Watch the build. Space dashboard → Logs tab. You should see:

eduai-embedder INFO Loading sentence-transformers model: all-MiniLM-L6-v2 ...
eduai-embedder INFO Model loaded (dim=384, ...)
INFO     Application startup complete.

Wire it into eduai_platform. Add to eduai_platform/.env:

EMBEDDING_PROVIDER=remote
EMBEDDING_API_URL=https://ibrahimdaud-text-embding-model.hf.space
EMBEDDING_API_KEY=<same value as Space secret>

Operations

Cold starts. HuggingFace Spaces puts free CPU instances to sleep after inactivity. First request after sleep takes ~30 s. The chat UI's loading indicator covers this; we may add a weekly GitHub Actions cron pinging /health to keep it warm.
Rotating the API key. Bump the secret in Space settings, then update every team .env. No code change. Old key is invalidated immediately.
Switching the model. Set EMBEDDER_MODEL_NAME (Space secret or Dockerfile ARG MODEL) and redeploy.
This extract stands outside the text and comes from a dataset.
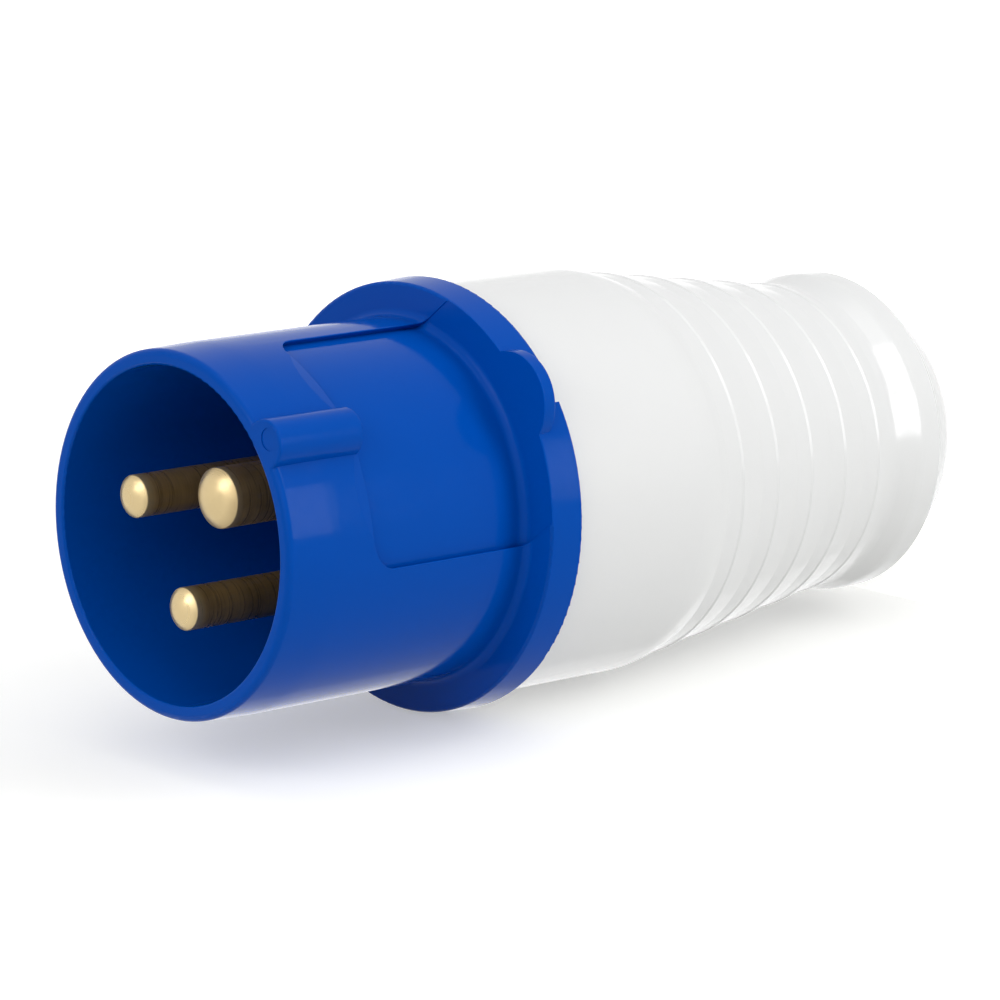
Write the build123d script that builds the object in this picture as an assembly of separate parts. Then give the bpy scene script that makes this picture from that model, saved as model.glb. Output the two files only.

Important: if dim changes (e.g. switching to a 768-dim model), every existing embedding in the vector store must be regenerated.

Limits

The service rejects:

batches with more than EMBEDDER_MAX_BATCH (default 128) texts → 400
any text longer than EMBEDDER_MAX_TEXT_LEN (default 8000) chars → 400
requests without a valid X-API-Key when one is configured → 401

License

Apache 2.0 (matches the Space metadata above and the model license).